Nexim Bank is enjoying extensive stakeholders support for this project. The African Development Bank has endorsed it, so also the Ecowas Commission and Maritime Organization of West and Central Africa (MOWCA). The Federation of West African Chambers of Commerce and Industry (FEWACCI) is sponsoring it. The Sealink Project will operate as a private sector business. Accordingly, a special purpose vehicle (SPV) is in place to deliver the project.
Investment in education is very important to the realisation of the structural transformation of the economies of African States. Strategies for human capital development for up-and-coming young Africans must target quantitative and qualitative outcomes. At every level of production and service delivery, we need to train and re-train our people. Although I have talked about intra-Africa trade growth, there is nothing there that says we can circumvent global competitiveness. We must benchmark global standards.
The role of technological know-how has already entrenched in our present world. One can only imagine that technology will continue to dominate performances of future economies. Africa must connect with this reality.

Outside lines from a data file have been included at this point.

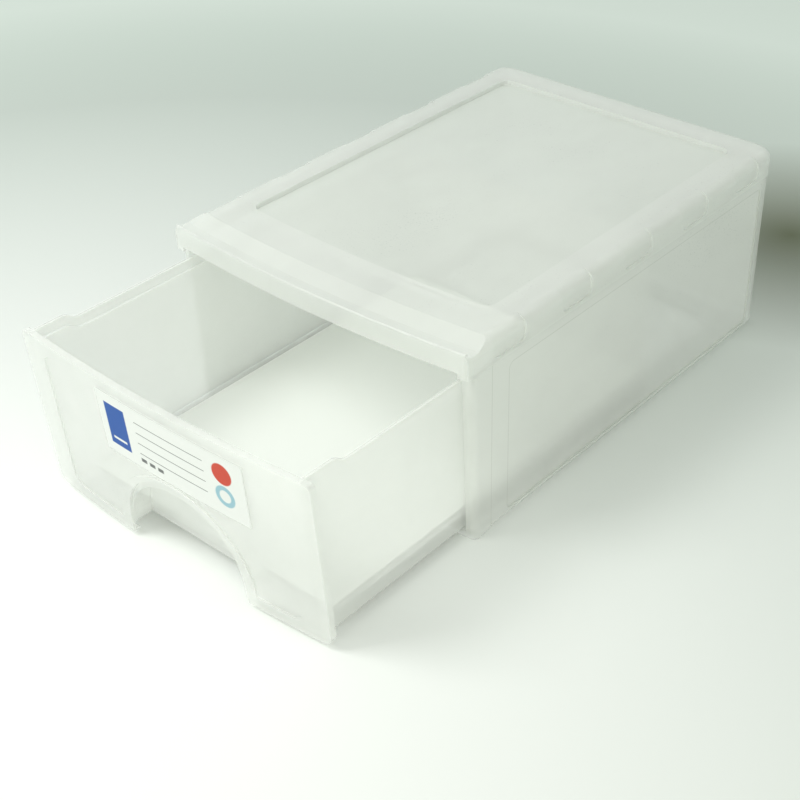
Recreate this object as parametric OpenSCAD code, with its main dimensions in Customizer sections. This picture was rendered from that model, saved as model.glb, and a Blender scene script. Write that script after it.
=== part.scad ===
// Stackable drawer box for craft supplies and small parts, moulded in translucent plastic.
// A case with a clip-on cover stands open at the front, and one deep drawer slides in it.
// The origin is the centre of the case's underside, the front faces -Y and +Z is up.

/* [Case] */
// Width of the case over its front frame and cover
case_w = 280; // [250:1:330]
// Depth of the case, from the middle of its bowed front to its back
case_d = 394; // [340:1:450]
// Height of the case
case_h = 160; // [130:1:210]
// How far the middle of the front stands out before its ends
bow = 7.7; // [5:0.1:10]
// Radius of the upright corners at the front
front_r = 6; // [4:0.5:8]
// Radius of the upright corners at the back
back_r = 17; // [12:1:24]

/* [Case walls] */
// How far the front frame stands proud of the side walls
frame_proud = 0.8; // [0.4:0.1:1.2]
// Depth of the front frame, from its face to the step at the side wall
frame_d = 21; // [16:1:28]
// Width of each front post
post_w = 8.4; // [7:0.1:10]
// Thickness of the posts and of the sill's front
post_t = 2.4; // [1.8:0.1:3.2]
// How far the foot of the front frame lies behind its top
frame_lean = 4.4; // [2:0.2:6]
// Depth of the shallow panel in each side wall and in the back
panel_inset = 1; // [0.5:0.1:1.4]
// From the front of the case to the side panel
panel_front = 48; // [40:1:70]
// From the side panel to the back of the case, and from the back panel to the sides
panel_back = 21; // [18:1:40]
// From the floor to the lower edge of the panels
panel_low = 6; // [5:0.5:20]
// From the upper edge of the panels to the lower edge of the cover
panel_gap = 8.5; // [5:0.5:20]
// Corner radius of the panels
panel_r = 5; // [2:0.5:8]
// Thickness of the case floor
floor_t = 2; // [1.6:0.1:3]

/* [Cover] */
// Height of the cover's skirt, from its lower edge to the top
skirt_h = 20.5; // [17:0.5:28]
// Thickness of the skirt and of the top
skirt_t = 2.6; // [2.4:0.1:3.2]
// Radius of the shoulder between the skirt and the top
shoulder_r = 8; // [6:0.5:10]
// Height of the brow over the drawer opening
brow_h = 16.6; // [15:0.2:20]
// How far the brow hangs out in front of the frame
brow_out = 4.5; // [3:0.1:6]
// Thickness of the ridge on top of the brow
ridge_t = 3; // [2:0.1:4]
// How far the ridge stays below the top
ridge_drop = 0.6; // [0:0.1:2]
// How far the ends of the ridge stop short of the sides
ridge_end = 2.5; // [1:0.5:6]
// Width of the flat bottom of the groove behind the ridge
groove_w = 8; // [6:0.5:12]
// From the front of the frame to the crease where the slope behind the groove ends
crease = 22; // [18:1:30]

/* [Stacking] */
// Depth of the recess in the top, and of the groove behind the ridge
recess_d = 4; // [3:0.2:6]
// Width of the border beside the recess
border_side = 26; // [20:1:40]
// Width of the border behind the recess
border_back = 29; // [22:1:45]
// From the front of the frame to the recess
border_front = 52; // [40:1:70]
// Corner radius of the recess
recess_r = 9; // [5:0.5:14]
// Height of the plinth under the floor
plinth_h = 3.4; // [2.4:0.2:5]
// Clearance between the plinth and the recess that it drops into
stack_gap = 1.5; // [0.5:0.1:3]

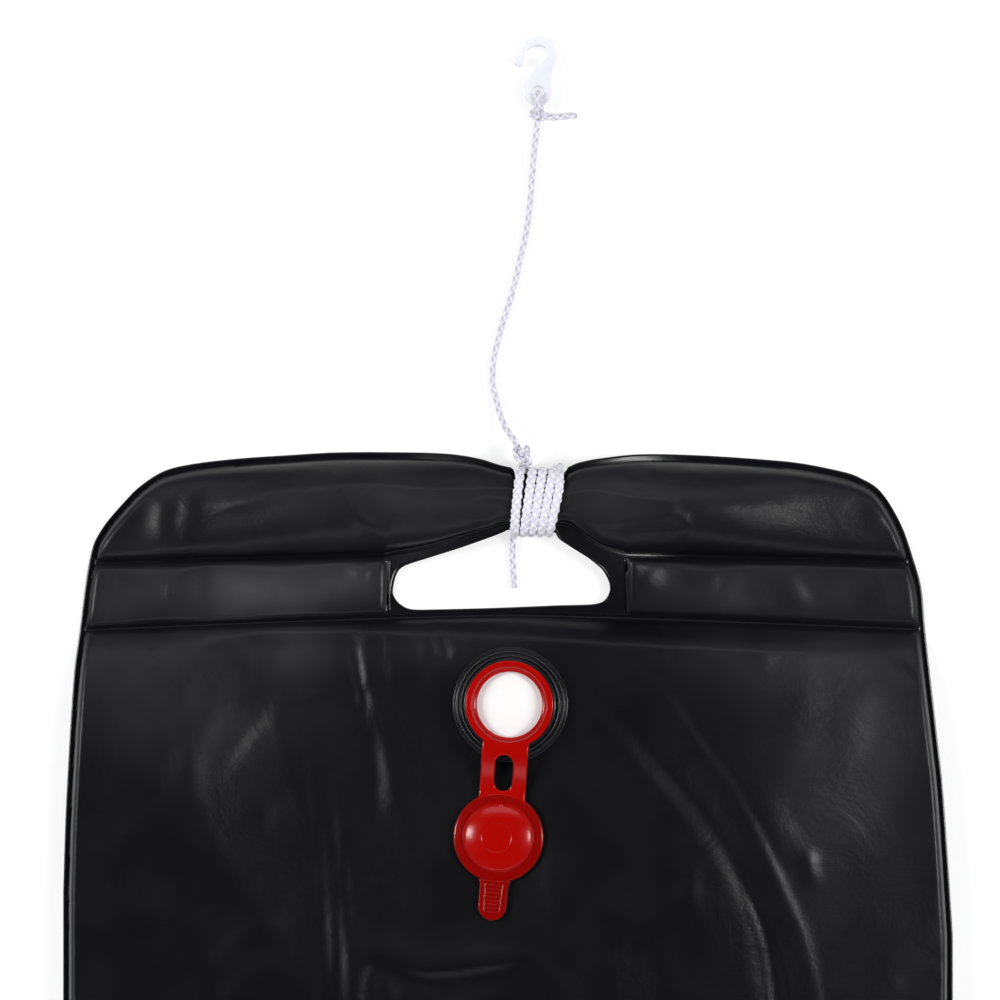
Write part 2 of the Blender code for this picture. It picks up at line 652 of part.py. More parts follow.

Inclusive growth is important as well. We must ensure that our women are integrated in both policymaking and business. When the woman is empowered, the family–the critical building block of functional societies is empowered. Civil society must continue to demand governance reforms. One of the greatest enablers of the growth we have seen in our continent over the last 10–15 years has been recovery from political instability in several African countries. A representative government; one that is accountable to the people and is transparent, would influence domestic stability and attract external support for economic growth and structural transformation.